🤖 AI Summary
This work investigates the approximation and generalization capabilities of Transformers as time-series foundation models, focusing on their ability to automatically fit autoregressive (AR) models in univariate and multivariate settings. Theoretically, we establish the first proof that Transformers trained via gradient descent can exactly recover arbitrary-order multivariate AR processes. Furthermore, leveraging the Dobrushin condition, we derive a pretraining generalization error bound that explicitly accounts for temporal and cross-variable probabilistic dependencies—providing formal theoretical grounding for foundation models such as MOIRAI. Empirically, MOIRAI demonstrates adaptive modeling across varying-scale covariates and achieves both high expressivity and strong generalization in multivariate forecasting. Our key contributions are: (1) the first exact fitting guarantee for multivariate AR modeling with Transformers; (2) the first generalization bound for time-series foundation models incorporating probabilistic dependency structure; and (3) unified theoretical and empirical validation of automatic, data-driven AR modeling.
📝 Abstract
We give a comprehensive analysis of transformers as time series foundation models, focusing on their approximation and generalization capabilities.

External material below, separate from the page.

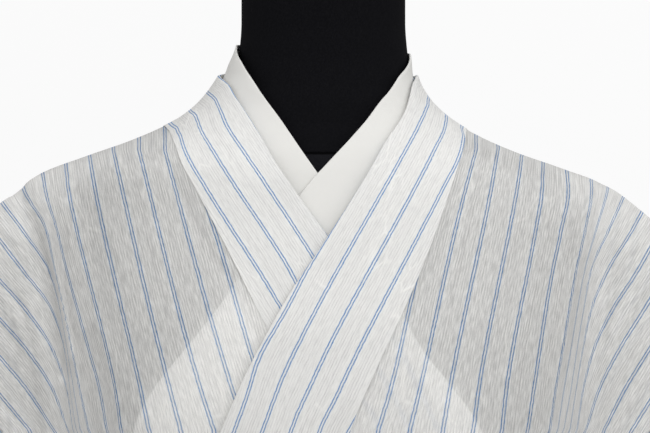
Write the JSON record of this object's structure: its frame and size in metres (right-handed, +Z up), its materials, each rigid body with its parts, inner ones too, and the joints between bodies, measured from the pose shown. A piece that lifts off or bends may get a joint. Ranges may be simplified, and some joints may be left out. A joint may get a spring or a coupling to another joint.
{
  "type": "summer kimono on a limbless dress form",
  "caption": "Striped summer kimono, left front over right, with a white inner collar and a plain sash, on a black limbless dress form with a round stand.",
  "frame": {"origin": "on the floor under the middle of the stand's base", "axes": "+Z up, -Y to the front of the wearer, +X to the wearer's left"},
  "size_m": [0.8686, 0.36, 1.5083],
  "materials": {
    "striped_crepe": "thin crinkled crepe, off-white with pairs of fine blue stripes",
    "sash_cloth": "plain woven off-white cotton",
    "white_collar_cloth": "plain white cloth",
    "form_cover": "matt black knitted cover",
    "stand_metal": "satin black"
  },
  "bodies": {
    "root": {"body_left": "striped_crepe", "body_right": "striped_crepe", "overlap_left": "striped_crepe", "overlap_right": "striped_crepe", "collar": "striped_crepe", "sleeve_left": "striped_crepe", "sleeve_right": "striped_crepe", "sash": "sash_cloth", "inner_collar": "white_collar_cloth", "form_torso": "form_cover", "form_neck_cap": "form_cover", "form_pole": "stand_metal", "form_base": "stand_metal"}
  },
  "joints": []
}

First, we demonstrate that there exist transformers that fit an autoregressive model on input univariate time series via gradient descent. We then analyze MOIRAI, a multivariate time series foundation model capable of handling an arbitrary number of covariates. We prove that it is capable of automatically fitting autoregressive models with an arbitrary number of covariates, offering insights into its design and empirical success. For generalization, we establish bounds for pretraining when the data satisfies Dobrushin's condition. Experiments support our theoretical findings, highlighting the efficacy of transformers as time series foundation models.